SHORT PROBLEM = Write out the whole listing again, exactly.

GIVEN DATA =
☆ ☆ ☆

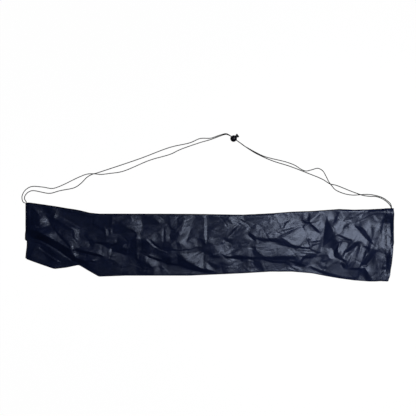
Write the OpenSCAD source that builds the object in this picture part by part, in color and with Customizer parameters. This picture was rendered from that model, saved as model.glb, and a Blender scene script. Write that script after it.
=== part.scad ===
// Drawstring carry bag for a set of weave poles, laid flat and empty, with its cord and cord lock.
// Origin: middle of the underside. +X runs along the bag to its mouth, +Y to its corded side, +Z up.
// All sizes are millimetres.

/* [Bag] */
// Length from the closed end to the mouth
bag_l = 1104; // [1098:1:1110]
// Thickness that stands in for the lower leaf of cloth
back_t = 1; // [0.8:0.1:1.2]
// Thickness that stands in for the upper leaf of cloth
front_t = 1.2; // [1:0.1:1.4]
// Height of the hollow that the empty bag keeps
hollow_h = 11.5; // [10:0.5:12]

/* [Seams] */
// Width of the sewn edge along the side seam
seam_w = 3; // [2:0.5:4]
// Width of the sewn edge along the end seam
end_w = 4; // [3:0.5:5]
// Width of the overlocked allowance inside the seams
allow_w = 8; // [6:0.5:8]
// Thickness of that allowance
allow_t = 1; // [0.8:0.1:1.2]
// Width of a row of stitches
thread_w = 0.8; // [0.6:0.1:1]
// Height of a row of stitches above the cloth
thread_h = 0.4; // [0.3:0.1:0.6]

/* [Casing] */
// Width of the hemmed tunnel round the mouth
casing_w = 26; // [24:1:28]
// Height of the flattened tunnel
casing_h = 3.8; // [3.6:0.1:4]
// Wall of the tunnel
casing_wall = 0.5; // [0.4:0.05:0.5]
// Radius of the tunnel's turn at the folded side
fold_r = 3.4; // [3.2:0.1:3.6]

/* [Cord] */
// Diameter of the cord
cord_d = 2.5; // [2.2:0.1:2.6]

/* [Cord lock] */
// Diameter of the ball
ball_d = 20; // [19.5:0.5:21]
// Diameter of the plunger's stem
stem_d = 8.4; // [8:0.1:8.6]
// Diameter of the plunger's button
button_d = 11.6; // [10:0.2:12]
// Thickness of the button
button_t = 4.5; // [3.5:0.5:6]
// How far the button presses in
press = 3; // [2:0.25:3]
// Diameter of the spring wire
wire_d = 0.6; // [0.4:0.1:0.6]

/* [Hidden] */

half_l = bag_l / 2;
top_t = back_t + allow_t + front_t;
gap = 0.3;

// The laid outline: distance from the closed end, folded edge, seamed edge
EDGE = [
    [0, -50, 118.5], [12, -55, 118.5], [45, -67, 114], [86, -81, 108], [122, -77, 102],
    [160, -69, 96], [192, -88, 88], [220, -104, 85], [300, -101, 85], [490, -101, 84.5],
    [650, -94, 82], [735, -89, 86], [800, -89, 91], [860, -94, 93], [900, -102, 96],
    [940, -109, 99], [985, -115, 97], [1030, -118.5, 98], [1104, -118.5, 102]
];
mouth_slant = 0.11;
rise = 38;
end_rise = 60;
rim = 7;

function clamp01(v) = min(1, max(0, v));
function smooth(v) = let (c = clamp01(v)) c * c * (3 - 2 * c);
function unit(v) = v / norm(v);
function fold_y(s) = lookup(s, [for (e = EDGE) [e[0], e[1]]]);
function seam_y(s) = lookup(s, [for (e = EDGE) [e[0], e[2]]]);
// The mouth leans back below the middle
function slant(y) = mouth_slant * max(0, -y);
function hem_x(y) = half_l - casing_w - gap - slant(y);

// Height of the upper leaf's underside, s from the closed end, with a and b from the two long edges
function allowance_at(s, b) = (b <= allow_w + 0.5 || s <= end_w + allow_w + 0.5) ? allow_t : 0;
function arch_at(s, a, b) =
    hollow_h * smooth((a - rim) / rise) * smooth((b - rim) / rise) * smooth((s - end_w - rim) / end_rise);
function under_z(s, a, b) = back_t + max(allowance_at(s, b), arch_at(s, a, b));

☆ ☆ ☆

RESULT BELOW =
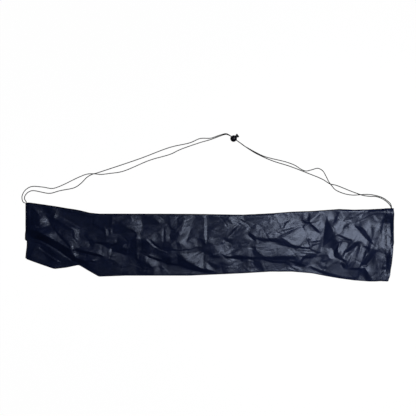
Write the OpenSCAD source that builds the object in this picture part by part, in color and with Customizer parameters. This picture was rendered from that model, saved as model.glb, and a Blender scene script. Write that script after it.
=== part.scad ===
// Drawstring carry bag for a set of weave poles, laid flat and empty, with its cord and cord lock.
// Origin: middle of the underside. +X runs along the bag to its mouth, +Y to its corded side, +Z up.
// All sizes are millimetres.

/* [Bag] */
// Length from the closed end to the mouth
bag_l = 1104; // [1098:1:1110]
// Thickness that stands in for the lower leaf of cloth
back_t = 1; // [0.8:0.1:1.2]
// Thickness that stands in for the upper leaf of cloth
front_t = 1.2; // [1:0.1:1.4]
// Height of the hollow that the empty bag keeps
hollow_h = 11.5; // [10:0.5:12]

/* [Seams] */
// Width of the sewn edge along the side seam
seam_w = 3; // [2:0.5:4]
// Width of the sewn edge along the end seam
end_w = 4; // [3:0.5:5]
// Width of the overlocked allowance inside the seams
allow_w = 8; // [6:0.5:8]
// Thickness of that allowance
allow_t = 1; // [0.8:0.1:1.2]
// Width of a row of stitches
thread_w = 0.8; // [0.6:0.1:1]
// Height of a row of stitches above the cloth
thread_h = 0.4; // [0.3:0.1:0.6]

/* [Casing] */
// Width of the hemmed tunnel round the mouth
casing_w = 26; // [24:1:28]
// Height of the flattened tunnel
casing_h = 3.8; // [3.6:0.1:4]
// Wall of the tunnel
casing_wall = 0.5; // [0.4:0.05:0.5]
// Radius of the tunnel's turn at the folded side
fold_r = 3.4; // [3.2:0.1:3.6]

/* [Cord] */
// Diameter of the cord
cord_d = 2.5; // [2.2:0.1:2.6]

/* [Cord lock] */
// Diameter of the ball
ball_d = 20; // [19.5:0.5:21]
// Diameter of the plunger's stem
stem_d = 8.4; // [8:0.1:8.6]
// Diameter of the plunger's button
button_d = 11.6; // [10:0.2:12]
// Thickness of the button
button_t = 4.5; // [3.5:0.5:6]
// How far the button presses in
press = 3; // [2:0.25:3]
// Diameter of the spring wire
wire_d = 0.6; // [0.4:0.1:0.6]

/* [Hidden] */

half_l = bag_l / 2;
top_t = back_t + allow_t + front_t;
gap = 0.3;

// The laid outline: distance from the closed end, folded edge, seamed edge
EDGE = [
    [0, -50, 118.5], [12, -55, 118.5], [45, -67, 114], [86, -81, 108], [122, -77, 102],
    [160, -69, 96], [192, -88, 88], [220, -104, 85], [300, -101, 85], [490, -101, 84.5],
    [650, -94, 82], [735, -89, 86], [800, -89, 91], [860, -94, 93], [900, -102, 96],
    [940, -109, 99], [985, -115, 97], [1030, -118.5, 98], [1104, -118.5, 102]
];
mouth_slant = 0.11;
rise = 38;
end_rise = 60;
rim = 7;

function clamp01(v) = min(1, max(0, v));
function smooth(v) = let (c = clamp01(v)) c * c * (3 - 2 * c);
function unit(v) = v / norm(v);
function fold_y(s) = lookup(s, [for (e = EDGE) [e[0], e[1]]]);
function seam_y(s) = lookup(s, [for (e = EDGE) [e[0], e[2]]]);
// The mouth leans back below the middle
function slant(y) = mouth_slant * max(0, -y);
function hem_x(y) = half_l - casing_w - gap - slant(y);

// Height of the upper leaf's underside, s from the closed end, with a and b from the two long edges
function allowance_at(s, b) = (b <= allow_w + 0.5 || s <= end_w + allow_w + 0.5) ? allow_t : 0;
function arch_at(s, a, b) =
    hollow_h * smooth((a - rim) / rise) * smooth((b - rim) / rise) * smooth((s - end_w - rim) / end_rise);
function under_z(s, a, b) = back_t + max(allowance_at(s, b), arch_at(s, a, b));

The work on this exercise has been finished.